Em «Straws Pulled At Random», a aleatoriedade das decisões humanas parece ser confrontada com a indiferença do cosmos. Em «Spasm», o corpo torna-se um instrumento de tortura interna, uma entidade convulsiva a braços com impulsos que não consegue compreender. E depois temos «Obsidian», o fecho inquietante do disco, onde ressoam ecos lunares e pulsos quase industriais, como se a própria música dos MESHUGGAH estivesse a tentar escapar ao vórtice da gravidade que a atrai.

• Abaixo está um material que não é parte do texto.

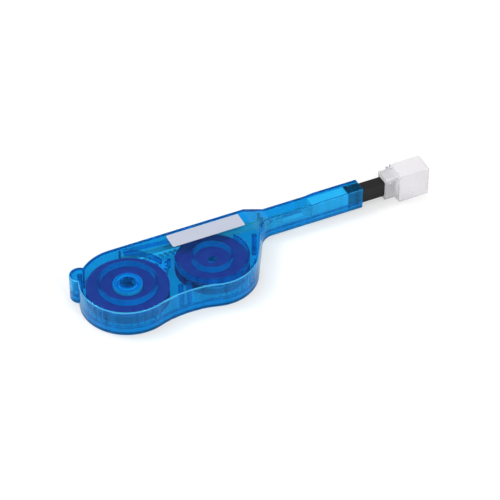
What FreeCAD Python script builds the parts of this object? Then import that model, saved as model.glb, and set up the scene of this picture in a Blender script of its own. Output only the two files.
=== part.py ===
"""Push-type cleaner for multi-fibre connectors, as separate parts.

A two-part clear housing with two lobes and a long neck holds a supply reel, a take-up reel and
the tape between them. Pushing the nose into the neck moves a rack, which turns a pinion and the
drive wheel under the take-up reel. A guide cap with a hinged dust lid sits on the nose.

Millimetres. +X runs from the lobes to the nose, +Z is up, and the housing lies flat on its lower
shell. Plan sizes are measured from the take-up reel's axis, and the finished parts are moved so
that the origin is the bottom centre of the whole object.
"""
import FreeCAD, Part
import math
import os

Vec = FreeCAD.Vector
Z_AXIS = Vec(0, 0, 1)

# housing, in plan
LOBE_A_R = 27.5             # take-up lobe
LOBE_B_R = 26.5             # supply lobe
WAIST_R = 60.0              # hollow curve between the lobes
FLANK_ANGLE = 60.5          # front flank that runs up to the neck, from +X
FLANK_FILLET_R = 9.0
BACK_L = 30.7               # straight back beyond the supply reel's axis
SHOULDER_L = 12.5           # slope from the lobes down to the neck
NECK_L = 60.0
NECK_IN = 7.7               # neck axis, in from the straight back
NUB_R = 6.1
NUB_ANGLE = 145.3           # about the take-up axis, from +X
NUB_IN = 0.26
COLLAR_L = 28.0
COLLAR_RAMP = 6.0
COLLAR_STEP = 0.7

# housing, in height
BODY_H = 17.0
WALL = 1.6
NECK_WALL = 1.2
MOUTH_LEN = 6.0
MOUTH_LIP = 0.5
SPLIT_Z = 5.4
TONGUE_T = 0.7              # upstand of the lower shell inside the upper one
TONGUE_H = 0.9
RIM_R = 0.9                 # rounding of the upper and lower rims
EMBED = 0.2                 # a rib's root inside its wall

# running and seating clearances
RUN = 0.05                  # radial, on posts
SLIDE = 0.1                 # each side, on sliding parts
AIR = 0.3                   # between parts that pass each other
BAR_AIR = 0.5               # rack bar to the back wall
SLIDER_AIR = 0.2            # slider and nose to the neck, each side
STOP_AIR = 1.0              # nose flange to the mouth

# reels and tape
TAPE_W = 4.0
TAPE_T = 0.15
FLANGE_T = 0.7
REEL_A_AIR = 2.4            # flange to the housing
REEL_B_AIR = 3.5
REEL_GAP = 6.9              # between the two reels' flanges
HUB_R = 8.2
PACK_A_T = 4.3              # tape wound on the hub
PACK_B_T = 9.3
POST_A_R = 4.4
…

O virtuosismo técnico dos músicos, especialmente de Thordendal, não se manifesta aqui em exibições de velocidade ou floreios melódicos, mas sim em desconstruções quase jazzísticas, onde o cromatismo e a dissonância são usados como ferramentas de desestabilização. Há momentos em que a sombra dos TOOL se insinua, não tanto na forma como no espírito: a ideia de que a música pode ser uma exploração do subconsciente, uma cartografia do desconhecido. No entanto, onde os norte-americanos apostam na espiritualidade e na expansão sensorial, os MESHUGGAH preferem o colapso, a implosão, o abismo.

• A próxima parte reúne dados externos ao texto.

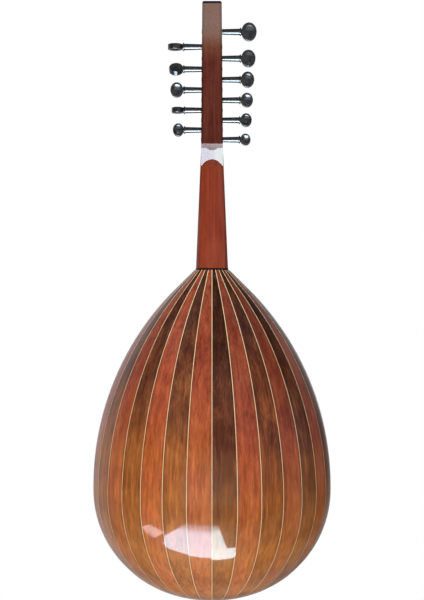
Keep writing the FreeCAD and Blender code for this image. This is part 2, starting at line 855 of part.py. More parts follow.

É inegável que o «Nothing» não é um disco para todos. Requer escuta atenta, entrega total e, acima de tudo, disposição para abdicar das estruturas familiares. No seu âmago, está uma proposta radical: a de que o metal extremo pode ser uma forma de ciência abstracta, arquitectura de frequências e fórmulas rítmicas que desafiam os sentidos e exigem reinterpretação constante. É música para quem prefere a vertigem da dúvida à segurança da catarse.

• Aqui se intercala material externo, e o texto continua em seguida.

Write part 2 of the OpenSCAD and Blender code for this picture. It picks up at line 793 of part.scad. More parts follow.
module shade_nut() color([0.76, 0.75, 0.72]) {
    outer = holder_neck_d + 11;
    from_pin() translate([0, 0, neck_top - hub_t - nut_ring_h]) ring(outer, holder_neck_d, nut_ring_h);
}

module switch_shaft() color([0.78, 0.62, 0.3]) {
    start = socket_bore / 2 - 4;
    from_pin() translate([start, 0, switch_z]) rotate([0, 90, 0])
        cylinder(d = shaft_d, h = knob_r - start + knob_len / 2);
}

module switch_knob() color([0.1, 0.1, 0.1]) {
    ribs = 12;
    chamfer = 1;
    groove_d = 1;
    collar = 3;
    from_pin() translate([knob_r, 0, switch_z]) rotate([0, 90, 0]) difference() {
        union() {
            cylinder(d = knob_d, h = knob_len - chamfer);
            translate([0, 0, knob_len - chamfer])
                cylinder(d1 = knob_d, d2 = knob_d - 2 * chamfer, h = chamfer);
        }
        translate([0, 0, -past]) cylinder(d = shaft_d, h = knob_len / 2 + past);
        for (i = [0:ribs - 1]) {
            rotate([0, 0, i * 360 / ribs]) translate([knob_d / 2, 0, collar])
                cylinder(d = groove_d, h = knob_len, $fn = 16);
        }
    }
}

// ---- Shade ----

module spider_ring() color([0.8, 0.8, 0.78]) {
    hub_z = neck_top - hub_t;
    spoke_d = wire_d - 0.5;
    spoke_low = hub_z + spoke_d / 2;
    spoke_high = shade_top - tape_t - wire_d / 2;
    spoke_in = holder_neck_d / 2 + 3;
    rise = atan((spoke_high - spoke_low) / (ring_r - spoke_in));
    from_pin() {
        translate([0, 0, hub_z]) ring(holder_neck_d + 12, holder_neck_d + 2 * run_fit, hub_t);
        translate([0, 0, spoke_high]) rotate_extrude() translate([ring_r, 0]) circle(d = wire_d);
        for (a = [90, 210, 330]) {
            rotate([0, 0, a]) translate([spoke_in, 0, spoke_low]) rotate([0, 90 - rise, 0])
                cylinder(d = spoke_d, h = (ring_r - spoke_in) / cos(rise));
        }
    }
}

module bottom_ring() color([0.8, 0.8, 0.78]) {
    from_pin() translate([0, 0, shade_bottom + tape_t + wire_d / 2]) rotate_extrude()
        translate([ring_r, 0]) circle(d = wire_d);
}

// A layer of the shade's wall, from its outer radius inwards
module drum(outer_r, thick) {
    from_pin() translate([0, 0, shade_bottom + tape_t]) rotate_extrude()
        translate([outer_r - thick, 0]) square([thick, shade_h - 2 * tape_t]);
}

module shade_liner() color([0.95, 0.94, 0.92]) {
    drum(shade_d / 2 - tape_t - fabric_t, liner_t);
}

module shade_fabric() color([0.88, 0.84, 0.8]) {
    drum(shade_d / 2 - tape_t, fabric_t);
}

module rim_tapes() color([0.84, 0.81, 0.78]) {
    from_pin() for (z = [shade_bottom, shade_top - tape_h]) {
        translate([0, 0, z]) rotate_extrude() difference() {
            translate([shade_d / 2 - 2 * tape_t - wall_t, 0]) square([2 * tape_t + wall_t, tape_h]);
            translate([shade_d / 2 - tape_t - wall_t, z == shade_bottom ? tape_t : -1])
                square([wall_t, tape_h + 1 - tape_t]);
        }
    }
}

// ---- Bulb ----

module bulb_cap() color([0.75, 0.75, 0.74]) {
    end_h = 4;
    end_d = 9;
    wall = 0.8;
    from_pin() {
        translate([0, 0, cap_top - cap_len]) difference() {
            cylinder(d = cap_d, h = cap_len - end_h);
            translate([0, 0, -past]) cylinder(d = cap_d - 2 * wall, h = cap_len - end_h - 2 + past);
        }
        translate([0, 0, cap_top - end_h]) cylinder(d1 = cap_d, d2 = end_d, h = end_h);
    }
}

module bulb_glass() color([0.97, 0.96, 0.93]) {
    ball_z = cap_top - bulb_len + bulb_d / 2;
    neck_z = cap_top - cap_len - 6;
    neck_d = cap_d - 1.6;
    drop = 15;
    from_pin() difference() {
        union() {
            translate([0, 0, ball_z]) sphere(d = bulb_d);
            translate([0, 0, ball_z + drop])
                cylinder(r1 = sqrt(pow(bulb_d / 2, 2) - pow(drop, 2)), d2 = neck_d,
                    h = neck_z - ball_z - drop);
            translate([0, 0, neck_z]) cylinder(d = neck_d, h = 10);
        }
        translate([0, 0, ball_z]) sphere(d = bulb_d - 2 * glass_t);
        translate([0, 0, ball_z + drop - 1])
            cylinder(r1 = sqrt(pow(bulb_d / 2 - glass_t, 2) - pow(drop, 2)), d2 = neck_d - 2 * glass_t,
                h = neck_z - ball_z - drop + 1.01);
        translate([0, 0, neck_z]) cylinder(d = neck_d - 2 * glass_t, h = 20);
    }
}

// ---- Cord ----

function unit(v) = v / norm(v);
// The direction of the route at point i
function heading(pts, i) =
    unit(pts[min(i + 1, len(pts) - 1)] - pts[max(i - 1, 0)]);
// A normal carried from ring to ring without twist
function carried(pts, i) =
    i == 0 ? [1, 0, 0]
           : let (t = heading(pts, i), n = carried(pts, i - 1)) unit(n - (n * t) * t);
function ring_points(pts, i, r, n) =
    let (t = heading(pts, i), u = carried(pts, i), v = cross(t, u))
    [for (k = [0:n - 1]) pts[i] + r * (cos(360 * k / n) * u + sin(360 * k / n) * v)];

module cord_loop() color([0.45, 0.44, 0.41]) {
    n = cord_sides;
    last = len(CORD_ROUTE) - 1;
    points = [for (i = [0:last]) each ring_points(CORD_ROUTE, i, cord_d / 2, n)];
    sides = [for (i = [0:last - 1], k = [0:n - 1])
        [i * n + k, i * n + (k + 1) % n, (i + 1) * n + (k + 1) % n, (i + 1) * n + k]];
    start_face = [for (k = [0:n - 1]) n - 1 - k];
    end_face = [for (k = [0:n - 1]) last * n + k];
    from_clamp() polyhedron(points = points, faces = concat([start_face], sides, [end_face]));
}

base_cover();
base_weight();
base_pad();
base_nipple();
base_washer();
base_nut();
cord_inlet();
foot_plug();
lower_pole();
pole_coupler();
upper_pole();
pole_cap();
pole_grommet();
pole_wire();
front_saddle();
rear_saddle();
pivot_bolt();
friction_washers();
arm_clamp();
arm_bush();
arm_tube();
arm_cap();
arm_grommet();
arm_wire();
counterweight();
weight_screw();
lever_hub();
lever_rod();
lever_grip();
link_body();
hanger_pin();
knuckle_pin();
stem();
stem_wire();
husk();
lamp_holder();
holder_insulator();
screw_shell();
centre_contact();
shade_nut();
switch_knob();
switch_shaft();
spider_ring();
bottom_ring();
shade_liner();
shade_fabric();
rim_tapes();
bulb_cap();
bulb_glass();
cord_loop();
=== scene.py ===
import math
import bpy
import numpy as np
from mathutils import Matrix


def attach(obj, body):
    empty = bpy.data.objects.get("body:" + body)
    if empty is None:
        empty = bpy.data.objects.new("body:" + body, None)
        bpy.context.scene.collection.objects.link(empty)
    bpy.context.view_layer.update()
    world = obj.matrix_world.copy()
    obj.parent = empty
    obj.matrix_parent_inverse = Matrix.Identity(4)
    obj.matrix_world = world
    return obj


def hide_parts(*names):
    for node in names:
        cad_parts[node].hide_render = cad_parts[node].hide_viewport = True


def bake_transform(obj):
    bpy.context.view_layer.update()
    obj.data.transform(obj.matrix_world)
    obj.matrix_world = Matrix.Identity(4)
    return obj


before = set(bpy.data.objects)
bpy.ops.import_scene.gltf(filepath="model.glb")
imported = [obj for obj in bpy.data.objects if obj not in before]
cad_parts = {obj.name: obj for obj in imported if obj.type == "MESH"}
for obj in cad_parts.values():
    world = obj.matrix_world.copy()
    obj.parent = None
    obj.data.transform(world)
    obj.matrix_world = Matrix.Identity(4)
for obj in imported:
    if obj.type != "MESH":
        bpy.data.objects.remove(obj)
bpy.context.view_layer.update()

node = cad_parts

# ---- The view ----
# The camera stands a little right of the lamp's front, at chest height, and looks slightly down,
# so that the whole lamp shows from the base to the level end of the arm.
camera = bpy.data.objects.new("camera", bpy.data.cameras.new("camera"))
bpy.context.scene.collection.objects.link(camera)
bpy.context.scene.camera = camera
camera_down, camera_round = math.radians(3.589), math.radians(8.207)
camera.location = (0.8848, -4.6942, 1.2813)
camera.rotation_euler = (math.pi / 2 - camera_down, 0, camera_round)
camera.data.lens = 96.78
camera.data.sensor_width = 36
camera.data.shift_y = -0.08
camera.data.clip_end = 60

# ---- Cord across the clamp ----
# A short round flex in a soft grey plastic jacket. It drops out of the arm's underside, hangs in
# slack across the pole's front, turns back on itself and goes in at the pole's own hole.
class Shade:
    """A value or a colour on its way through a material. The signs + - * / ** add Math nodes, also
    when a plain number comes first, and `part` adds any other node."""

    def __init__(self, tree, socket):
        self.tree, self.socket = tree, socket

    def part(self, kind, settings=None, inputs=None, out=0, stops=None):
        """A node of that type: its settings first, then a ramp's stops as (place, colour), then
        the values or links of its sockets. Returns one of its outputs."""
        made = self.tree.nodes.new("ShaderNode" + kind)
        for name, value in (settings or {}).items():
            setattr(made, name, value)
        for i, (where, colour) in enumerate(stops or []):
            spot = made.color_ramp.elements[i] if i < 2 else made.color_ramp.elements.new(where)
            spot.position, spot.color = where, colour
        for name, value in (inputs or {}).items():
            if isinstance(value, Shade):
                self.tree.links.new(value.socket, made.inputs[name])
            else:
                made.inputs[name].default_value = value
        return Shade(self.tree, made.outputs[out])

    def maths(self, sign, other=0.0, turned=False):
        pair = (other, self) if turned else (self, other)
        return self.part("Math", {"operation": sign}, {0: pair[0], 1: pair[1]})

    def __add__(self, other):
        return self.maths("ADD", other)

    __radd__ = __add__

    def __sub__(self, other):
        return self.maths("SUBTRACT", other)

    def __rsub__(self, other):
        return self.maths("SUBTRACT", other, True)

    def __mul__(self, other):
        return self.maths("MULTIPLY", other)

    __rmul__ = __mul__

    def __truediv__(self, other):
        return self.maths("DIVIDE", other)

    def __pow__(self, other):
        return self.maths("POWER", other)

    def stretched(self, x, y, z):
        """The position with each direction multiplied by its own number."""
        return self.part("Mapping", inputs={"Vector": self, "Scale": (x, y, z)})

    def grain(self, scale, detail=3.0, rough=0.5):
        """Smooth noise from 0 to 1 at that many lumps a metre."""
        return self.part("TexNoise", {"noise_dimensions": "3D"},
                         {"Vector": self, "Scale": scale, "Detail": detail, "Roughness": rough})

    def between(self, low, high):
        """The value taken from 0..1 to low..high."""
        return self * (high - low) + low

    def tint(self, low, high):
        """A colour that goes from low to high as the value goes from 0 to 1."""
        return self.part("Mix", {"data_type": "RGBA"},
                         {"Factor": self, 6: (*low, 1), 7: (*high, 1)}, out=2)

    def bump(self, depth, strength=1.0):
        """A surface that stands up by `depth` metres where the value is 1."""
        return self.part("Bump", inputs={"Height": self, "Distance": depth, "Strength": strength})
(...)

Ainda assim, num universo onde tantas bandas procuram conforto na repetição, os MESHUGGAH seguiram em direcção ao desconhecido, não por desejo de originalidade, mas por necessidade de coerência com a sua própria lógica interna. Em «Nothing», essa lógica atingiu o seu estado mais puro — e, paradoxalmente, mais inatingível. Este álbum é, simultaneamente, um ponto final e um novo começo; que, mesmo mais de vinte anos após o seu lançamento, continua a ser uma anomalia fascinante no ADN do metal.